Entries supplied

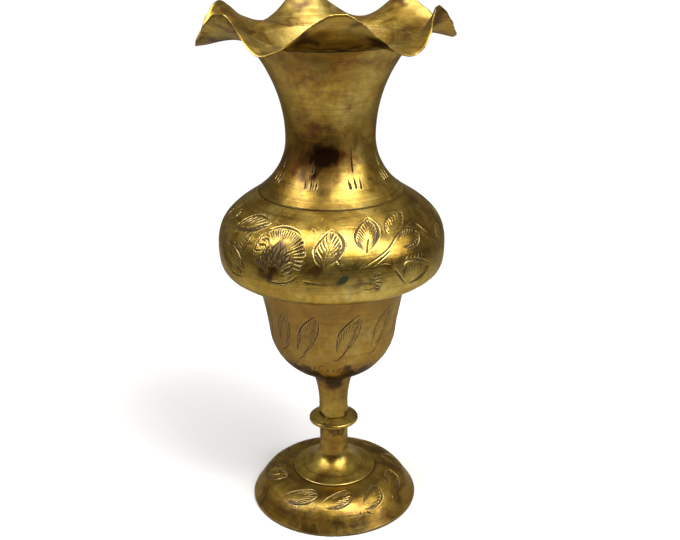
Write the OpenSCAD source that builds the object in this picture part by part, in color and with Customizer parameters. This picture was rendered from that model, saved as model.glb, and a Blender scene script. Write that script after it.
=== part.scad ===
// Footed brass flower vase with a hand-fluted lip.
// Millimetres, +Z up, origin at the centre of the foot's resting face, -Y is the front.
// Turned shells are stacked: foot, stem, cup, belly and neck, with a ruffled sheet lip on top.
// A tie stud runs from a blind boss under the cup, down the hollow stem, to a nut inside the foot.

/* [Shell] */
// Thickness of the cast and turned shells
wall = 1.4; // [1.0:0.1:1.8]
// Thickness of the fluted lip sheet
lip_wall = 1.1; // [0.8:0.1:1.4]

/* [Foot] */
// Radius of the foot at its resting edge
foot_r = 40.6; // [38:0.2:44]
// Height of the foot's flat crown, where the stem's flare sits
crown_z = 14.6; // [14:0.2:17]
// Radius of the stem's flare where it meets the foot
flare_r = 20.3; // [18:0.1:22]

/* [Stem] */
// Radius of the stem at its waist
stem_r = 6.9; // [6.6:0.1:8]
// Height of the collar's middle plane
collar_z = 42; // [40:0.5:44]
// Outer radius of the collar
collar_r = 12; // [10.5:0.1:13]
// Height of the seam between the stem and the cup
cup_z = 68.4; // [66:0.2:71]

/* [Body] */
// Height at which the cup's round bottom turns into its flaring side
bowl_z = 92; // [88:0.5:96]
// Radius of the cup at that height
bowl_r = 30; // [28.5:0.1:31.5]
// Radius of the cup's brim, under the belly
brim_r = 36; // [34:0.2:38]
// Height of the belly's sharp lower edge
edge_z = 123.2; // [121:0.2:125]
// Radius of the belly's sharp lower edge
edge_r = 47.8; // [46:0.2:49]
// Largest radius of the belly
belly_r = 52; // [51:0.2:54]
// Height of the seam between the belly and the neck
seam_z = 160.2; // [158:0.2:162]
// Radius of that seam
seam_r = 32.9; // [32:0.1:35]

/* [Neck and lip] */
// Radius of the neck at its waist
neck_r = 20.2; // [19:0.1:22]
// Height of the neck's waist
waist_z = 184.5; // [180:0.5:190]
// Height of the seam between the neck and the lip
mouth_z = 228; // [226:0.2:230]
// Radius of that seam
mouth_r = 36.7; // [35:0.1:39]
// Mean radius of the lip's edge on its crests
crest_r = 52; // [49:0.5:55]
// Mean radius of the lip's edge in its troughs
trough_r = 57.5; // [55:0.5:60]
// Mean height of the lip's edge on its crests
crest_z = 243; // [239:0.5:246]
// Mean height of the lip's edge in its troughs
trough_z = 227; // [225:0.2:230]

/* [Hidden] */
$fn = 120;

brass = "#b08d3c";
braze_gap = 0.05;       // gap between two brazed or spigoted cylinders
stud_r = 3;             // tie stud, threaded at both ends
stud_gap = 0.3;         // clearance of the stem's bore round the stud
thread_gap = 0.03;      // clearance of the stud in the tapped boss
steps = 14;             // points along each curve of a profile

spigot_r = 4.9;         // spigots that centre the stem's pieces on each other
spigot_h = 3;
boss_floor = 3;         // metal left above the blind tapped hole
boss_h = 12;            // tapped boss, down into the top of the stem
boss_r = 5.6;
hub_r = 6.6;            // hub of the lower stem, which the nut clamps to the crown
rebate = 3;             // width of the lapped, brazed seats
lap = 0.6;              // height of the lapped seats
ledge = 1.6;            // width of the belly's ledge over the cup's flange
proud = 0.35;           // how far a lapped edge stands above its neighbour
mouth_seat = wall * 1.3; // width of the flat seat between the neck and the lip
collar_half = 2.9;      // half of the collar's height at the stem
collar_nose = 1.2;      // half of the collar's thickness at its rounded rim
washer_r = 8;
washer_h = 1;
nut_flats = 10;
nut_h = 5;
stud_tail = 3;          // stud left below the nut

lip_turns = 120;        // facets round the lip
lip_rings = 8;          // facets across the lip

// The lip is bent by hand. Each crest and each trough: degrees round from the front,
// then how far its edge stands from the mean radius and from the mean height.
crests = [[4, 1.5, 2], [67, -3, 0], [137, -1, -2], [194, -0.5, -0.5], [250, 1, -1.5], [312, 5.5, 0.5]];
troughs = [[34, -0.5, 0.5], [103, -1.5, -1.5], [165, -1, 1], [214, 1, 0], [277, 0, -1.5], [332, 0, 1.5]];

// ---- curves ----

// point of a cubic curve through p[0] and p[3] at t
function cubic(p, t) =
    pow(1 - t, 3) * p[0] + 3 * t * pow(1 - t, 2) * p[1] + 3 * t * t * (1 - t) * p[2] + pow(t, 3) * p[3];

// points along one cubic curve
function curve(p, n = steps) = [for (i = [0:n]) cubic(p, i / n)];

// points along several cubic curves that follow on from each other
function chain(curves) =
    [for (k = [0:len(curves) - 1]) for (i = [(k == 0 ? 0 : 1):steps]) cubic(curves[k], i / steps)];

function unit(v) = v / norm(v);

// the curve moved sideways by d, to the left of its direction
function beside(pts, d) =
    let (n = len(pts))
    [for (i = [0:n - 1])
        let (along = unit(pts[min(i + 1, n - 1)] - pts[max(i - 1, 0)]))
        pts[i] + d * [-along[1], along[0]]];

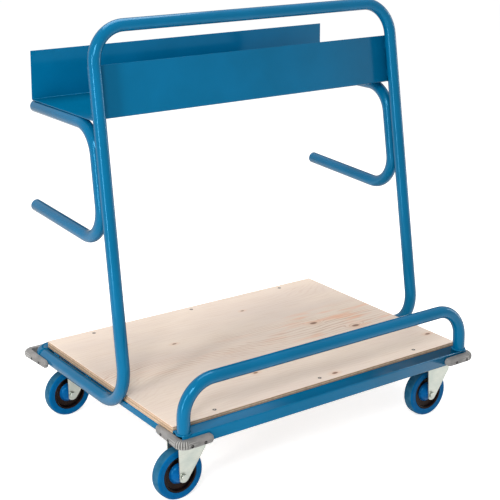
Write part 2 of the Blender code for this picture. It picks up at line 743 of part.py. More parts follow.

The problem
Print, unaltered, every line from the beginning of the material down to the line with "seam_r = 32.9; // [32:0.1:35]".

Response to the task
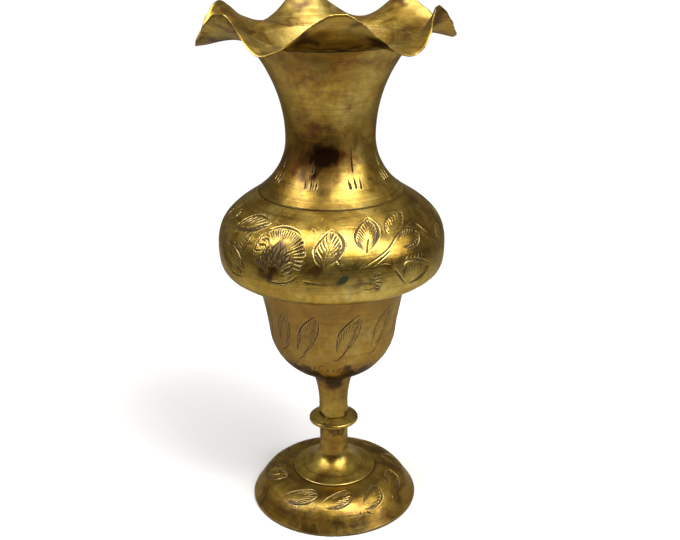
Write the OpenSCAD source that builds the object in this picture part by part, in color and with Customizer parameters. This picture was rendered from that model, saved as model.glb, and a Blender scene script. Write that script after it.
=== part.scad ===
// Footed brass flower vase with a hand-fluted lip.
// Millimetres, +Z up, origin at the centre of the foot's resting face, -Y is the front.
// Turned shells are stacked: foot, stem, cup, belly and neck, with a ruffled sheet lip on top.
// A tie stud runs from a blind boss under the cup, down the hollow stem, to a nut inside the foot.

/* [Shell] */
// Thickness of the cast and turned shells
wall = 1.4; // [1.0:0.1:1.8]
// Thickness of the fluted lip sheet
lip_wall = 1.1; // [0.8:0.1:1.4]

/* [Foot] */
// Radius of the foot at its resting edge
foot_r = 40.6; // [38:0.2:44]
// Height of the foot's flat crown, where the stem's flare sits
crown_z = 14.6; // [14:0.2:17]
// Radius of the stem's flare where it meets the foot
flare_r = 20.3; // [18:0.1:22]

/* [Stem] */
// Radius of the stem at its waist
stem_r = 6.9; // [6.6:0.1:8]
// Height of the collar's middle plane
collar_z = 42; // [40:0.5:44]
// Outer radius of the collar
collar_r = 12; // [10.5:0.1:13]
// Height of the seam between the stem and the cup
cup_z = 68.4; // [66:0.2:71]

/* [Body] */
// Height at which the cup's round bottom turns into its flaring side
bowl_z = 92; // [88:0.5:96]
// Radius of the cup at that height
bowl_r = 30; // [28.5:0.1:31.5]
// Radius of the cup's brim, under the belly
brim_r = 36; // [34:0.2:38]
// Height of the belly's sharp lower edge
edge_z = 123.2; // [121:0.2:125]
// Radius of the belly's sharp lower edge
edge_r = 47.8; // [46:0.2:49]
// Largest radius of the belly
belly_r = 52; // [51:0.2:54]
// Height of the seam between the belly and the neck
seam_z = 160.2; // [158:0.2:162]
// Radius of that seam
seam_r = 32.9; // [32:0.1:35]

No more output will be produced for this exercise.